• **Data supplied**:
◇ ◇ ◇ ◇ ◇ ◇ ◇

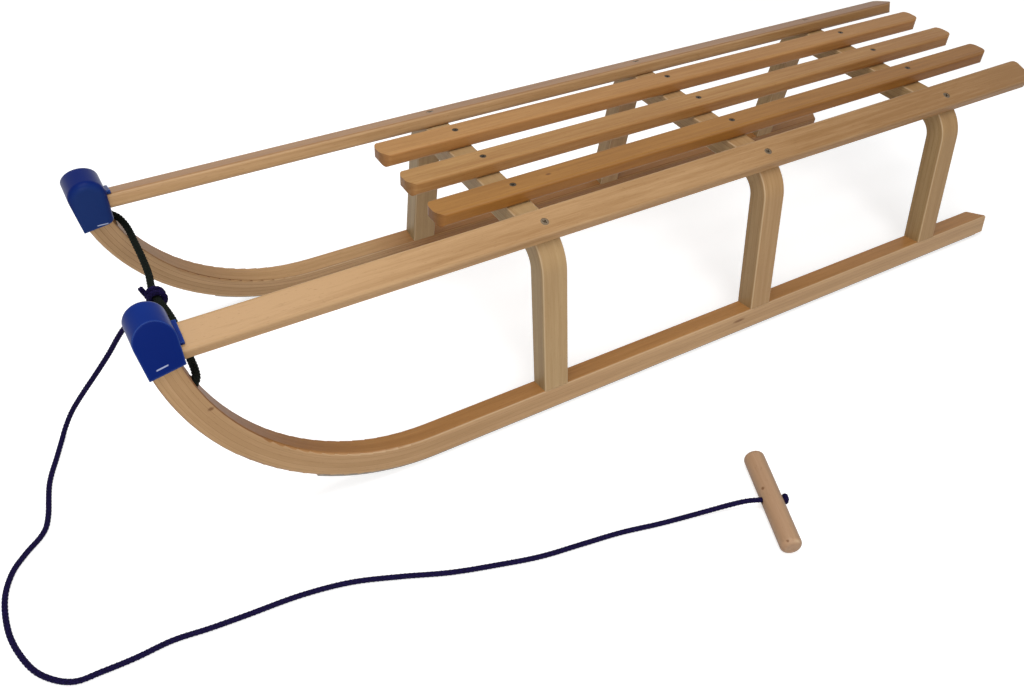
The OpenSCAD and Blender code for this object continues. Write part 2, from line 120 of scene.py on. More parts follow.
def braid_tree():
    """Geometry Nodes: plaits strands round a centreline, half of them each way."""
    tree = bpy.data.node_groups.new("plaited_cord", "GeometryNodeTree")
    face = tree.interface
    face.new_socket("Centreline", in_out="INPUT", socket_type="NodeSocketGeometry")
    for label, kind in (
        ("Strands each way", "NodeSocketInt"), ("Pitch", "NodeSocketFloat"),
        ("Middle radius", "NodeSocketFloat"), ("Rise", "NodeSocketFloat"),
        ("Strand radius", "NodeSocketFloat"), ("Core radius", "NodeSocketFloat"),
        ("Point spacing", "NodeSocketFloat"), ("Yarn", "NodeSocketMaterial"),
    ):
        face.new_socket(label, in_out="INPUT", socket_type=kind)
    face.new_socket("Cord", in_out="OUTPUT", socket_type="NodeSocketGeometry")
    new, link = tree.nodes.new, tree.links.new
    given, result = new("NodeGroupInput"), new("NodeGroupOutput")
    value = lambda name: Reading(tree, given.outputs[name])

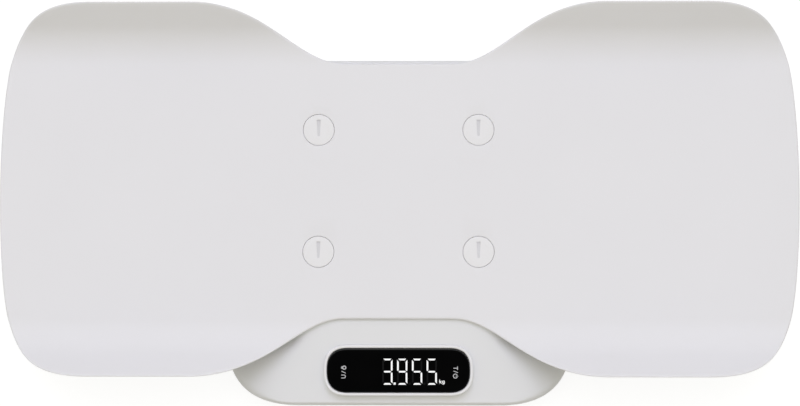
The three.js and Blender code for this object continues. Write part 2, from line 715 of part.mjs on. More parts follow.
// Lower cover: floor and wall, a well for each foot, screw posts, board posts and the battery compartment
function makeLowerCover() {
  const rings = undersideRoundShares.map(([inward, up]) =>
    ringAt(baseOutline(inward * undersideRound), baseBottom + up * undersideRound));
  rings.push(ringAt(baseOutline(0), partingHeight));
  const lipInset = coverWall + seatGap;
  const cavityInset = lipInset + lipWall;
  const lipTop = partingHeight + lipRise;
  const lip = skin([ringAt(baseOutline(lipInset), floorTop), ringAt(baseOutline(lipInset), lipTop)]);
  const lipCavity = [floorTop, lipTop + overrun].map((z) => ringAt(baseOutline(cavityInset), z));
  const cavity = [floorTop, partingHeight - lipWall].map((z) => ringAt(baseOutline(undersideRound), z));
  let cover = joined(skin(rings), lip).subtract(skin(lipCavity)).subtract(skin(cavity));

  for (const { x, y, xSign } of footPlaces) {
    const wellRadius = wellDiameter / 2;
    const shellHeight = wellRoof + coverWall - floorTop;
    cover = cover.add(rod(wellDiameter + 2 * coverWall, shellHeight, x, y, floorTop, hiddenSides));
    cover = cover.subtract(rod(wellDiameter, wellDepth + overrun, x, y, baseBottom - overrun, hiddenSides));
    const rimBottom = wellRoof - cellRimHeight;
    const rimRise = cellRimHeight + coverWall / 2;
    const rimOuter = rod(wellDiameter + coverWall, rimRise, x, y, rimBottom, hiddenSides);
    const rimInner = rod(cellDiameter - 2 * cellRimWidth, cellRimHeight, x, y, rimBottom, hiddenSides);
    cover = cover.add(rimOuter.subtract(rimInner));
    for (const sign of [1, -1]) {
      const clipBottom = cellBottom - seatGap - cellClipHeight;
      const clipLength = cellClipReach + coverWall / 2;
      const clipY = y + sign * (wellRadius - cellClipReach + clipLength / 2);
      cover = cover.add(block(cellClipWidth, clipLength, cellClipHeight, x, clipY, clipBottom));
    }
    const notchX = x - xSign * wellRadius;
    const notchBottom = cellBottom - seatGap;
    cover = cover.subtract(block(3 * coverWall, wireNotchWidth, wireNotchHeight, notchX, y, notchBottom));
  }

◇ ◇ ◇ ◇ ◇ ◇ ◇

Take the lines from the start of the records through the line holding "value = lambda", both included, and please print them exactly, with nothing else.

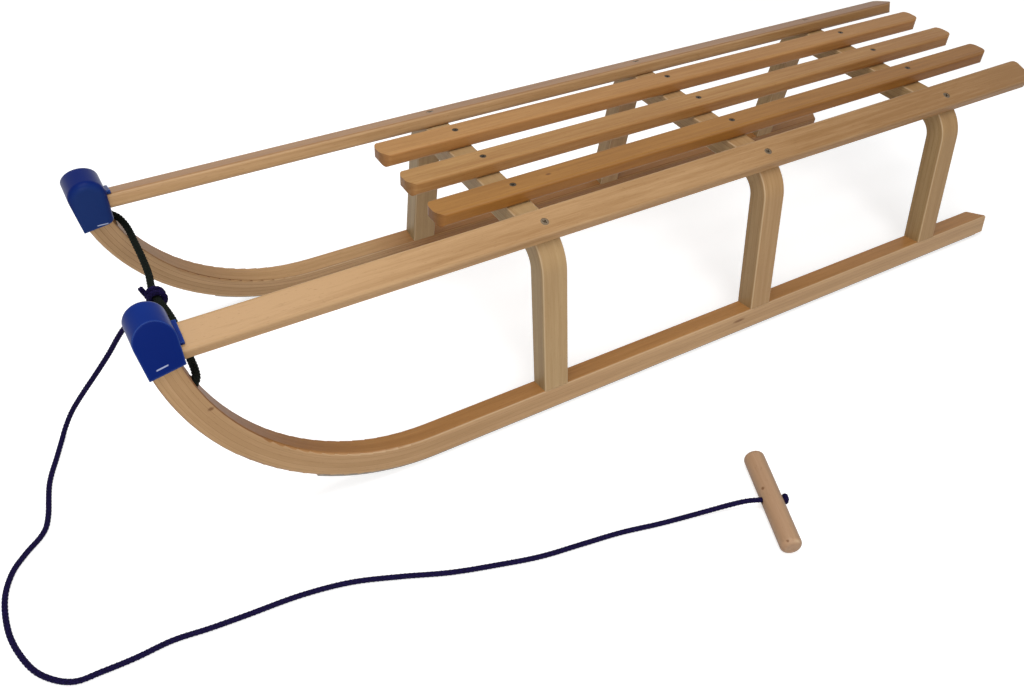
The OpenSCAD and Blender code for this object continues. Write part 2, from line 120 of scene.py on. More parts follow.
def braid_tree():
    """Geometry Nodes: plaits strands round a centreline, half of them each way."""
    tree = bpy.data.node_groups.new("plaited_cord", "GeometryNodeTree")
    face = tree.interface
    face.new_socket("Centreline", in_out="INPUT", socket_type="NodeSocketGeometry")
    for label, kind in (
        ("Strands each way", "NodeSocketInt"), ("Pitch", "NodeSocketFloat"),
        ("Middle radius", "NodeSocketFloat"), ("Rise", "NodeSocketFloat"),
        ("Strand radius", "NodeSocketFloat"), ("Core radius", "NodeSocketFloat"),
        ("Point spacing", "NodeSocketFloat"), ("Yarn", "NodeSocketMaterial"),
    ):
        face.new_socket(label, in_out="INPUT", socket_type=kind)
    face.new_socket("Cord", in_out="OUTPUT", socket_type="NodeSocketGeometry")
    new, link = tree.nodes.new, tree.links.new
    given, result = new("NodeGroupInput"), new("NodeGroupOutput")
    value = lambda name: Reading(tree, given.outputs[name])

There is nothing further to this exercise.